Ontario Premier Doug Ford says his government will present an "improved offer" when bargaining resumes with a union representing 55,000 education workers, who are back on the job after a walkout that closed schools across the province.
Speaking at a news conference Tuesday, Ford declined to provide any specific details about the government's proposal, but said the offer would be especially good for lower-income workers.
"We want a deal that is fair for students, fair for parents, fair for taxpayers and fair for workers, particularly low-income workers," he said.
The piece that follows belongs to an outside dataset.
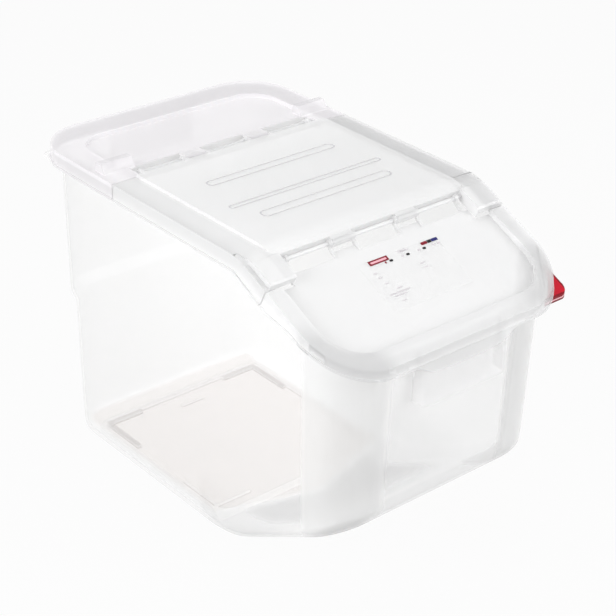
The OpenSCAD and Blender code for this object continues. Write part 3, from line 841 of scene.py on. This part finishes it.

The workers, represented by the Canadian Union of Public Employees (CUPE), ended their protest Monday just hours after Ford promised to repeal a bill that used the notwithstanding clause to impose a multi-year contract and banned the workers from striking.
Bill 28 was met with fierce resistance from CUPE and other labour unions. Ford said the law would be revoked when the legislature sits again early next week.
But in a news release Tuesday, CUPE suggested it wants to see the law repealed sooner.
"They had a 5 a.m. sitting last week to ram through this rights-trampling bill. We're calling on Ford and his buddies to show the same sense of urgency to do the right thing," the union said.
WATCH | Ford says CUPE contracts will have implications for entire public sector:
Negotiations with the Canadian Union of Public Employees resumed a day after Premier Doug Ford promised to repeal legislation that imposed contracts on the workers and their union agreed to end a walkout that shut hundreds of schools.
"While I can't get into details, we're back at the table with an improved offer, particularly for the lower-income workers," Ford said during a morning news conference at the legislature.
But Laura Walton, president of CUPE's Ontario School Board Council of Unions, had a different take.
"I wouldn't say it's an improvement," she said during a break in negotiations. "I think there's still a huge concern. We do not do two-tiered bargaining."
Ford said he wants to move forward with negotiations in good faith.
"I don't want to fight. I just want the kids in school. I'm past the stage of fighting, people don't want it," he said in a marked shift in tone from last week, when both he and Education Minister Stephen Lecce said they were left with no choice but pass legislation to prevent a strike.
However, he also cautioned that any agreement with the education workers will have an impact on the four major teachers' contracts also in bargaining and increases for CUPE could lead to "tens of billions of dollars" for increases to the teachers, and he needs to watch Ontario's bottom line.
"That's money we need for schools, health care, transit, and infrastructure," Ford said. "It's money we need for vital services that hard working people of this province rely on."
Ford said the government had previously offered a higher amount than what was in its original proposed contract, and he was "floored" that CUPE didn't take it.
The government had originally offered raises of two per cent a year for workers making less than $40,000 and 1.25 per cent for all others, and the four-year deal imposed by the soon-to-be-repealed law gave 2.5 per cent annual raises to workers making less than $43,000 and 1.5 per cent raises for all others.
CUPE said that framing was not accurate because the raises actually depend on hourly wages and pay scales, so the majority of workers who earn less than $43,000 in a year wouldn't get 2.5 per cent.
CUPE had originally been seeking annual salary increases of 11.7 per cent and said it later tabled a counter offer that cut its wage proposal in half.
The union says it is technically still in a legal strike position, but will now instead focus on a renewed bargaining effort.
Parents expressed relief at morning drop-off Tuesday that schools had reopened.
Sona Popal, the mother of a Grade 1 student, said she had to drop her child at a family friend's house while schools were closed because she and her husband had to work.
"I am happy and I am glad that today is the day that they are coming back," she said outside Thorncliffe Park Public School in Toronto.
"Otherwise it was like a nightmare for us, (figuring out) how to take care of our kids at home if they don't go to school."